• [Exercise]: Every line of the material below should be repeated exactly.

+ + + +

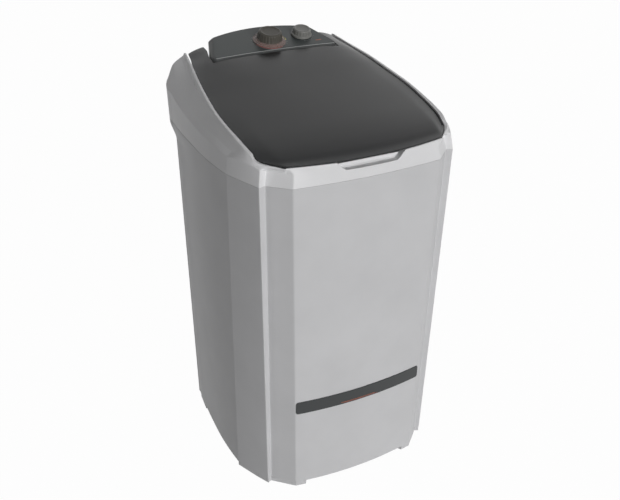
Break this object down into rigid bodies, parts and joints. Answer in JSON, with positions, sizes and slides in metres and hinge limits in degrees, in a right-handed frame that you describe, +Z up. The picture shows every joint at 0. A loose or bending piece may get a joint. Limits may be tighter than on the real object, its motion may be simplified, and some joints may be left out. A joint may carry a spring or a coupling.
{
  "type": "semi-automatic washing machine",
  "caption": "Free-standing top-loading washing machine with a hinged smoked lid, rear control console, tub and belt drive.",
  "frame": {"origin": "on the floor, under the middle of the machine's overall box", "axes": "+X to the machine's left hand as it faces the user (the viewer's right), +Y towards the rear, +Z up"},
  "size_m": [0.587, 0.6195, 1.0756],
  "materials": {
    "body_silver": "satin silver moulded plastic with a fine metallic fleck",
    "lid_smoke": "glossy smoked translucent plastic",
    "label_dark": "dark satin strip",
    "console_dark": "dark grey semi-gloss plastic",
    "fascia": "printed dark grey panel skin",
    "trim_pale": "thin pale line",
    "knob_grey": "translucent warm grey plastic",
    "knob_core": "grey plastic",
    "dial_print": "printed ring in red and yellow",
    "tub_white": "white polypropylene",
    "agitator_blue": "pale blue plastic",
    "filter_pale": "pale translucent plastic",
    "steel": "zinc-plated steel",
    "frame_paint": "dark painted sheet steel",
    "housing_cast": "die-cast aluminium",
    "bronze": "sintered bronze",
    "black_rubber": "black rubber",
    "pulley_black": "dark moulded pulley",
    "motor_steel": "grey painted motor shell",
    "rotor_steel": "laminated steel",
    "switch_plastic": "cream moulded switch body",
    "capacitor_white": "white moulded can",
    "hose_grey": "grey flexible hose",
    "pipe_dark": "dark moulded pipe fitting"
  },
  "bodies": {
    "root": {"cabinet": "body_silver", "rear_access_cover": "body_silver", "rear_cover_screws": "steel", "base_frame": "frame_paint", "frame_screws": "steel", "feet": "body_silver", "front_label_strip": "label_dark", "top_deck": "body_silver", "deck_screws": "steel", "hinge_pins": "steel", "control_console": "console_dark", "console_screws": "steel", "console_fascia": "fascia", "console_trim": "trim_pale", "timer_unit": "switch_plastic", "timer_dial": "dial_print", "selector_switch": "switch_plastic", "wash_tub": "tub_white", "tub_screws": "steel", "lint_filter_frame": "filter_pale", "shaft_seal": "black_rubber", "upper_bush": "bronze", "lower_bush": "bronze", "bearing_housing": "housing_cast", "housing_bolts": "steel", "drive_belt": "black_rubber", "motor_housing": "motor_steel", "motor_bracket": "frame_paint", "motor_bolts": "steel", "bracket_bolts": "steel", "run_capacitor": "capacitor_white", "capacitor_clip": "steel", "drain_elbow": "pipe_dark", "drain_hose": "hose_grey", "drain_spigot": "pipe_dark", "hose_clamps": "steel", "water_inlet": "pipe_dark", "inlet_spout": "filter_pale", "cord_gland": "black_rubber", "wiring_harness": "black_rubber"},
    "lid": {"lid": "lid_smoke"},
    "timer_dial_knob": {"timer_knob": "knob_core", "timer_knob_cap": "knob_grey", "timer_shaft": "steel"},
    "selector": {"selector_knob": "knob_grey", "selector_shaft": "steel"},
    "agitator_drive": {"agitator": "agitator_blue", "agitator_cap": "agitator_blue", "agitator_bolt": "steel", "drive_shaft": "steel", "driven_pulley": "pulley_black", "pulley_nut": "steel"},
    "motor_drive": {"motor_rotor": "rotor_steel", "motor_fan": "pulley_black", "motor_pulley": "pulley_black"},
    "lint_basket": {"lint_filter_basket": "filter_pale"}
  },
  "joints": [
    {"name": "lid_hinge", "type": "hinge", "parent": "root", "child": "lid", "pos_m": [0, 0.27, 1.01], "axis": [-1, 0, 0], "range_deg": [0, 98]},
    {"name": "timer_turn", "type": "hinge", "parent": "root", "child": "timer_dial_knob", "pos_m": [0.002, 0.235, 1.0389], "axis": [0, 0.2538, -0.9673], "range_deg": [0, 330]},
    {"name": "selector_turn", "type": "hinge", "parent": "root", "child": "selector", "pos_m": [0.098, 0.242, 1.04074], "axis": [0, 0.2538, -0.9673], "range_deg": [0, 120]},
    {"name": "agitator_spin", "type": "hinge", "parent": "root", "child": "agitator_drive", "pos_m": [0, -0.034, 0.265], "axis": [0, 0, 1], "continuous": true},
    {"name": "motor_spin", "type": "hinge", "parent": "root", "child": "motor_drive", "pos_m": [0, 0.15, 0.1], "axis": [0, 0, 1], "continuous": true},
    {"name": "lint_lift", "type": "slide", "parent": "root", "child": "lint_basket", "axis": [0, 0, 1], "range_m": [0, 0.12]}
  ],
  "couplings": [
    {"joint": "motor_spin", "follows": "agitator_spin", "ratio": 4.0361}
  ]
}
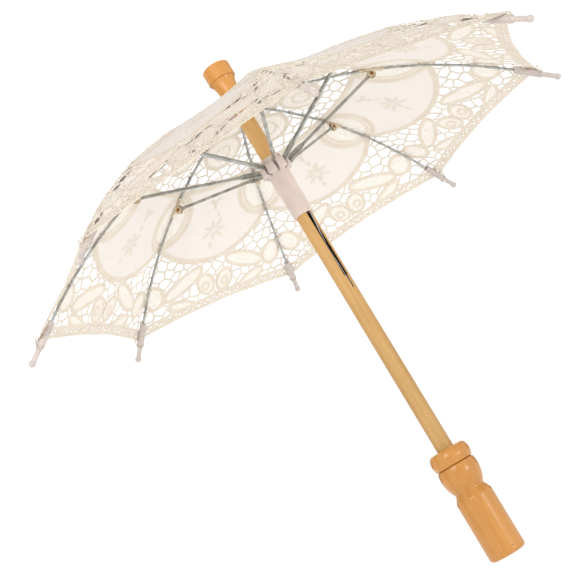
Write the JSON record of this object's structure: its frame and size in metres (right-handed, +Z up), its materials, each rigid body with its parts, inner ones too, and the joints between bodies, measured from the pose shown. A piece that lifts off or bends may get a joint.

+ + + +

• [Solution to the exercise]:
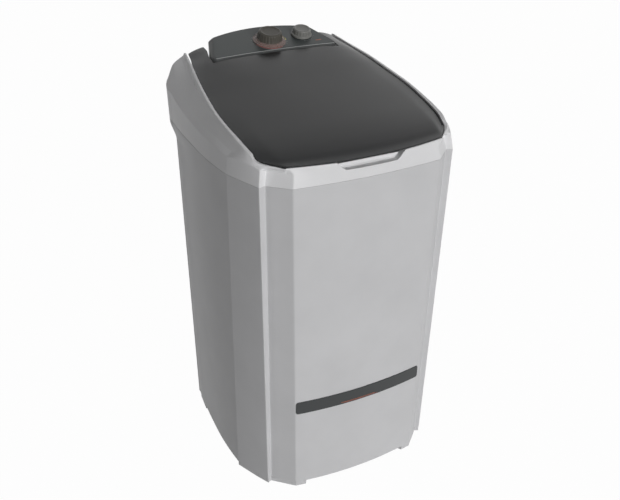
Break this object down into rigid bodies, parts and joints. Answer in JSON, with positions, sizes and slides in metres and hinge limits in degrees, in a right-handed frame that you describe, +Z up. The picture shows every joint at 0. A loose or bending piece may get a joint. Limits may be tighter than on the real object, its motion may be simplified, and some joints may be left out. A joint may carry a spring or a coupling.
{
  "type": "semi-automatic washing machine",
  "caption": "Free-standing top-loading washing machine with a hinged smoked lid, rear control console, tub and belt drive.",
  "frame": {"origin": "on the floor, under the middle of the machine's overall box", "axes": "+X to the machine's left hand as it faces the user (the viewer's right), +Y towards the rear, +Z up"},
  "size_m": [0.587, 0.6195, 1.0756],
  "materials": {
    "body_silver": "satin silver moulded plastic with a fine metallic fleck",
    "lid_smoke": "glossy smoked translucent plastic",
    "label_dark": "dark satin strip",
    "console_dark": "dark grey semi-gloss plastic",
    "fascia": "printed dark grey panel skin",
    "trim_pale": "thin pale line",
    "knob_grey": "translucent warm grey plastic",
    "knob_core": "grey plastic",
    "dial_print": "printed ring in red and yellow",
    "tub_white": "white polypropylene",
    "agitator_blue": "pale blue plastic",
    "filter_pale": "pale translucent plastic",
    "steel": "zinc-plated steel",
    "frame_paint": "dark painted sheet steel",
    "housing_cast": "die-cast aluminium",
    "bronze": "sintered bronze",
    "black_rubber": "black rubber",
    "pulley_black": "dark moulded pulley",
    "motor_steel": "grey painted motor shell",
    "rotor_steel": "laminated steel",
    "switch_plastic": "cream moulded switch body",
    "capacitor_white": "white moulded can",
    "hose_grey": "grey flexible hose",
    "pipe_dark": "dark moulded pipe fitting"
  },
  "bodies": {
    "root": {"cabinet": "body_silver", "rear_access_cover": "body_silver", "rear_cover_screws": "steel", "base_frame": "frame_paint", "frame_screws": "steel", "feet": "body_silver", "front_label_strip": "label_dark", "top_deck": "body_silver", "deck_screws": "steel", "hinge_pins": "steel", "control_console": "console_dark", "console_screws": "steel", "console_fascia": "fascia", "console_trim": "trim_pale", "timer_unit": "switch_plastic", "timer_dial": "dial_print", "selector_switch": "switch_plastic", "wash_tub": "tub_white", "tub_screws": "steel", "lint_filter_frame": "filter_pale", "shaft_seal": "black_rubber", "upper_bush": "bronze", "lower_bush": "bronze", "bearing_housing": "housing_cast", "housing_bolts": "steel", "drive_belt": "black_rubber", "motor_housing": "motor_steel", "motor_bracket": "frame_paint", "motor_bolts": "steel", "bracket_bolts": "steel", "run_capacitor": "capacitor_white", "capacitor_clip": "steel", "drain_elbow": "pipe_dark", "drain_hose": "hose_grey", "drain_spigot": "pipe_dark", "hose_clamps": "steel", "water_inlet": "pipe_dark", "inlet_spout": "filter_pale", "cord_gland": "black_rubber", "wiring_harness": "black_rubber"},
    "lid": {"lid": "lid_smoke"},
    "timer_dial_knob": {"timer_knob": "knob_core", "timer_knob_cap": "knob_grey", "timer_shaft": "steel"},
    "selector": {"selector_knob": "knob_grey", "selector_shaft": "steel"},
    "agitator_drive": {"agitator": "agitator_blue", "agitator_cap": "agitator_blue", "agitator_bolt": "steel", "drive_shaft": "steel", "driven_pulley": "pulley_black", "pulley_nut": "steel"},
    "motor_drive": {"motor_rotor": "rotor_steel", "motor_fan": "pulley_black", "motor_pulley": "pulley_black"},
    "lint_basket": {"lint_filter_basket": "filter_pale"}
  },
  "joints": [
    {"name": "lid_hinge", "type": "hinge", "parent": "root", "child": "lid", "pos_m": [0, 0.27, 1.01], "axis": [-1, 0, 0], "range_deg": [0, 98]},
    {"name": "timer_turn", "type": "hinge", "parent": "root", "child": "timer_dial_knob", "pos_m": [0.002, 0.235, 1.0389], "axis": [0, 0.2538, -0.9673], "range_deg": [0, 330]},
    {"name": "selector_turn", "type": "hinge", "parent": "root", "child": "selector", "pos_m": [0.098, 0.242, 1.04074], "axis": [0, 0.2538, -0.9673], "range_deg": [0, 120]},
    {"name": "agitator_spin", "type": "hinge", "parent": "root", "child": "agitator_drive", "pos_m": [0, -0.034, 0.265], "axis": [0, 0, 1], "continuous": true},
    {"name": "motor_spin", "type": "hinge", "parent": "root", "child": "motor_drive", "pos_m": [0, 0.15, 0.1], "axis": [0, 0, 1], "continuous": true},
    {"name": "lint_lift", "type": "slide", "parent": "root", "child": "lint_basket", "axis": [0, 0, 1], "range_m": [0, 0.12]}
  ],
  "couplings": [
    {"joint": "motor_spin", "follows": "agitator_spin", "ratio": 4.0361}
  ]
}
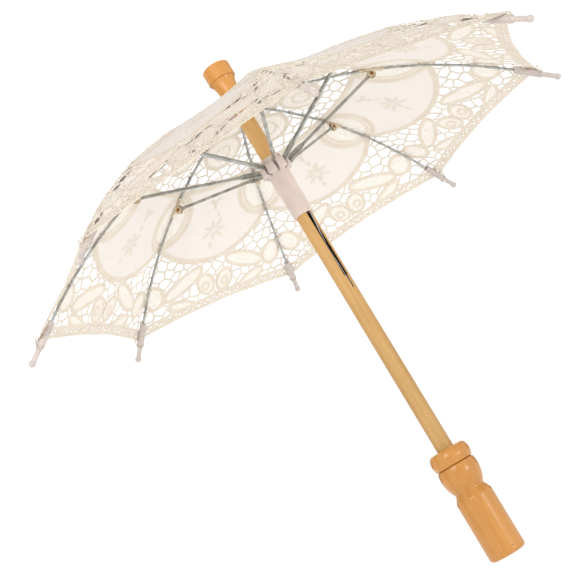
Write the JSON record of this object's structure: its frame and size in metres (right-handed, +Z up), its materials, each rigid body with its parts, inner ones too, and the joints between bodies, measured from the pose shown. A piece that lifts off or bends may get a joint.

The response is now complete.